GOOD NEWS FROM CANDLESTICK PARK
As architect for the San Francisco Stadium I am concerned by your inference that we forgot to provide a backstop (EVENTS & DISCOVERIES, Aug. 24).
Several years ago the voters of San Francisco passed a bond issue for $5 million for a multi-use stadium, with the understanding that every effort be made to bring a major league baseball team out here to play. Things went along very nicely, and we are now very fortunate in having the Giants well established here.
However, in the design of the stadium and in the financing of the stadium we were constantly reminded by all of the officials involved that this was to be a multi-use stadium, and it is laid out for baseball, football, boxing and track.

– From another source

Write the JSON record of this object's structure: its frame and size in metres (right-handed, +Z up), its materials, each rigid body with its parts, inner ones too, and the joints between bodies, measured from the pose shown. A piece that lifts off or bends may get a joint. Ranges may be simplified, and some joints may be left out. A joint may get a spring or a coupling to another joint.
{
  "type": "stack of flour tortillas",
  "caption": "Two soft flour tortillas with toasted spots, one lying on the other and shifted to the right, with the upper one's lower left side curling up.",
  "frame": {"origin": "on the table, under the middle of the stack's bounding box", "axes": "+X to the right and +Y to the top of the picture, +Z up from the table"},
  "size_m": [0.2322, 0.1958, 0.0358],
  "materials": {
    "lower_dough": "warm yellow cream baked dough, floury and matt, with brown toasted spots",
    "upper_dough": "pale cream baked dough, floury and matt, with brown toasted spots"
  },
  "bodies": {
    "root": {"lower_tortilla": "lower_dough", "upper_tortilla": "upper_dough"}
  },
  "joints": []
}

Had the stadium been completed later this year, say in October, I am certain that people would be criticizing us for not having installed goal posts. All of these items were to have been provided by the Park and Recreation Department in their negotiations with the tenants, and as long as six or eight months ago we listed these items in a memorandum to the Park and Recreation Department of the City and County of San Francisco.

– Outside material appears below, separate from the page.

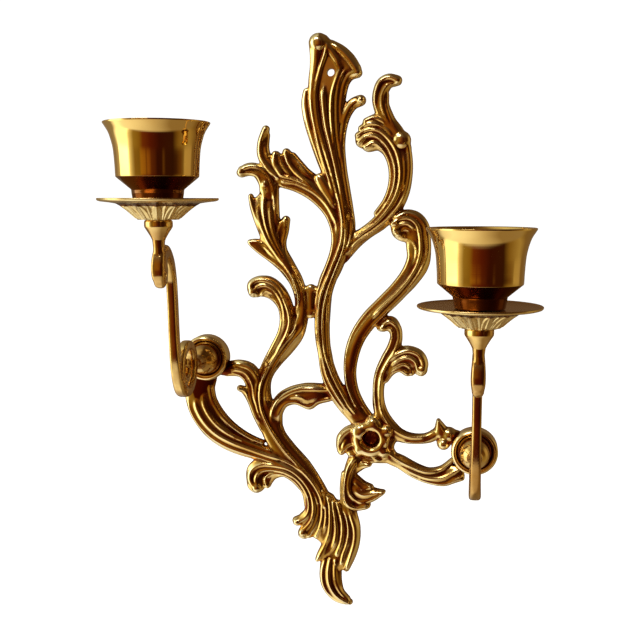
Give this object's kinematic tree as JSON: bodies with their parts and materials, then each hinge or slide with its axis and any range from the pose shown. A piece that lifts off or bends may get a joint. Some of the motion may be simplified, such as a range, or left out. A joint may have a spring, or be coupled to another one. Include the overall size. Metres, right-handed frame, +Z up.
{
  "type": "wall sconce candle holder",
  "caption": "Openwork acanthus-scroll brass wall plate with scrolled swivelling arms that carry drip pans and flared candle cups.",
  "frame": {"origin": "centre of the hanging hole on the plane of the wall", "axes": "+Z up, +Y into the wall, the sconce stands out from the wall along -Y, +X to the right seen from the front"},
  "size_m": [0.2367, 0.1331, 0.3638],
  "materials": {
    "antique_brass": "polished high spots with dark patina in the grooves",
    "polished_brass": "polished casting",
    "mirror_brass": "turned and mirror polished",
    "satin_brass": "satin cast brass",
    "hardware_brass": "plain machined brass"
  },
  "bodies": {
    "wall_plate": {"backplate": "antique_brass"},
    "left_arm_body": {"left_arm": "polished_brass", "left_pivot_knob": "polished_brass", "left_rear_washer": "hardware_brass", "left_rear_nut": "hardware_brass", "left_cup_screw": "hardware_brass"},
    "left_candle_body": {"left_drip_pan": "satin_brass", "left_candle_cup": "mirror_brass"},
    "right_arm_body": {"right_arm": "polished_brass", "right_pivot_knob": "polished_brass", "right_rear_washer": "hardware_brass", "right_rear_nut": "hardware_brass", "right_cup_screw": "hardware_brass"},
    "right_candle_body": {"right_drip_pan": "satin_brass", "right_candle_cup": "mirror_brass"}
  },
  "joints": [
    {"name": "left_arm_swivel", "type": "hinge", "parent": "wall_plate", "child": "left_arm_body", "pos_m": [-0.08, 0, -0.178], "axis": [0, 1, 0], "range_deg": [-30, 30]},
    {"name": "left_cup_turn", "type": "hinge", "parent": "left_arm_body", "child": "left_candle_body", "pos_m": [-0.08, -0.1005, -0.0763], "axis": [0, 0, 1], "continuous": true},
    {"name": "right_arm_swivel", "type": "hinge", "parent": "wall_plate", "child": "right_arm_body", "pos_m": [0.0915, 0, -0.233], "axis": [0, 1, 0], "range_deg": [-30, 30]},
    {"name": "right_cup_turn", "type": "hinge", "parent": "right_arm_body", "child": "right_candle_body", "pos_m": [0.0915, -0.1005, -0.1313], "axis": [0, 0, 1], "continuous": true}
  ]
}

The facts are that for over a year and a half now Charley Harney and I have known that no backstop was to be provided under the plans we have prepared or by the contract he was to perform. For your own information however, a separate contract has been awarded and the backstop and foul-line poles will be in. You might also like to know that these cost $8,500 rather than $45,000. It sounds as though we were trying to gild the lily out here in the way of a backstop.
JOHN S. BOLLES
OUR WELL-TRAVELED READERS
I read with much interest your article on Boris Lissanevitch and the Yak & Yeti club in Katmandu, Nepal (EVENTS & DISCOVERIES, July 27). You may be interested in publishing a photograph of him (in center of picture below) and three tigers taken in Assam in 1945 on a shoot I had with him. He is a fine big-game hunter, but where I got to know him best as a shooter and companion was floundering around in the snipe bogs near Calcutta, where we hit, missed and fell with about equal regularity.